Schon kurz nach Eröffnung der neuen Trasse hatte die Gemeinde ein Schwerlast-Durchfahrtsverbot beim Kreis beantragt, wie Bauamtsleiter Markus Becker bestätigt. Doch dieses ist bis heute nicht umgesetzt. Ende Januar beantragte Gemeinderat Andreas Beier (SPD) daher im Namen aller fünf Remchinger Gemeinderatsfraktionen einen erneuten Anlauf, der Bürgermeisterin Julia Wieland (parteilos) zufolge am Donnerstag dieser Woche bei der Verkehrsschau mit dem Landratsamt zur Sprache kommen soll.

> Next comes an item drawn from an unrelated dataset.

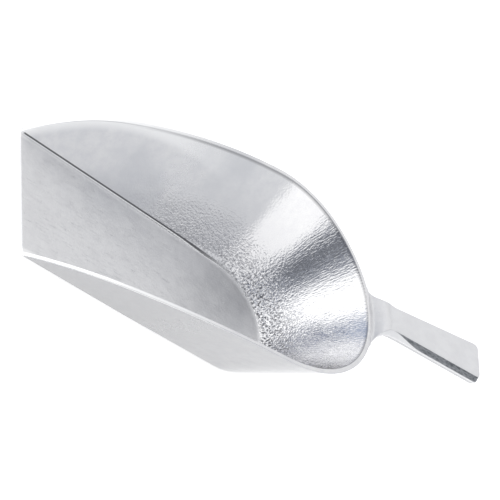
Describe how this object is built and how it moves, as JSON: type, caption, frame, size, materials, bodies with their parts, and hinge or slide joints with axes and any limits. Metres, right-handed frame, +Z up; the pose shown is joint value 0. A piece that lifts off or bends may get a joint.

Doch schon im Vorfeld macht Oliver Müller, Leiter des Straßenverkehrs- und Ordnungsamtes im Enzkreis, wenig Hoffnung auf eine ganz schnelle Lösung. Knackpunkt: „Bei der Karlsbader Straße handelt es sich um eine Landesstraße, die dem Gemeingebrach gewidmet ist und damit von allen zulässigen Verkehrsarten – also auch Schwerlastverkehr – befahren werden darf“, antwortete das Amt auf Nachfrage dieser Redaktion. Sogenannte klassifizierte Straßen, also Bundes-, Landes- und Kreisstraßen, hätten darüber hinaus eine Erschließungs- und Verbindungsfunktion, weshalb Durchfahrtsverbote nicht ohne weiteres angeordnet werden dürften: „Wäre dies so, gäbe es sicherlich zahlreiche LKW-Durchfahrtsverbote, denn Schwerverkehr wird in vielen Orten als belastend empfunden.“
Allerdings könne sich im speziellen Nöttinger Fall möglicherweise doch eine Chance ergeben: Im Rahmen eines städtebaulichen Konzepts und unter Betrachtung der neuen Ortsteilverbindungsstraße könne die verkehrliche Situation neu geprüft werden, so das Amt: „Nach unseren Informationen arbeitet die Gemeinde Remchingen bereits an der Zusammenstellung eines Gesamtkonzeptes.“ Nach Ablauf einer Zehnjahresfrist ab Freigabe der Straße, also Ende 2032, strebe die Gemeinde eine Umwidmung an, sodass die Ortsteilverbindungsstraße zur Landstraße wird und die Ortsdurchfahrt zur Gemeindestraße mit entsprechendem Gestaltungsspielraum, erklärt der Remchinger Bauamtsleiter Becker, „Momentan sind uns die Hände gebunden. Trotzdem sind wir an einer Lösung für verkehrsberuhigende Maßnahmen im Rahmen eines Landesprojekts dran, um schon vorher eine Entlastung zu versuchen.“
Pläne für eine barrierefreie Ortsmitte mit beruhigten Geschäftsbereichen, Treffpunkten, Bäumen und Beeten schmiedeten die Anwohner schon bei einer Bürgerbeteiligung vor drei Jahren. Eine Umsetzung hängt insbesondere am Fortschritt der Umwidmung. Dabei wünschen sich die Bürger vor allem weniger Schwerverkehr: „Lastwagen von überall her verirren sich hier rein, obwohl sie bestimmt lieber bequem außen rumfahren würden“, stellt Klaus Fuchs fest, „Die Verkehrsbelastung führt soweit, dass die Lebensqualität nachgelassen hat und immer mehr Häuser leer stehen.“
„Hinzu kommt, dass sie rasen und sich die Kleinen auf dem Weg zu Kindergarten und Schule nicht sicher fühlen“, erklärt Anwohnerin Mateja Bilic, selbst Mutter von drei Kindern. „Schon vor 20 Jahren hieß es: Mit der neuen Straße wird es besser. Doch nichts hat sich verändert“, zeigt sich Klaus Melcher ernüchtert, „Dabei könnte man doch einfach zwei Schilder und ein paar Blitzer aufstellen oder ein paar weiße Linien für eine Vorfahrt der Ortsteilverbindung ziehen.“ Doch so einfach ist es eben nicht: „Das ist ein typisches Beispiel von deutscher Bürokratie“, resümiert Gemeinderat Martin Gegenheimer (CDU).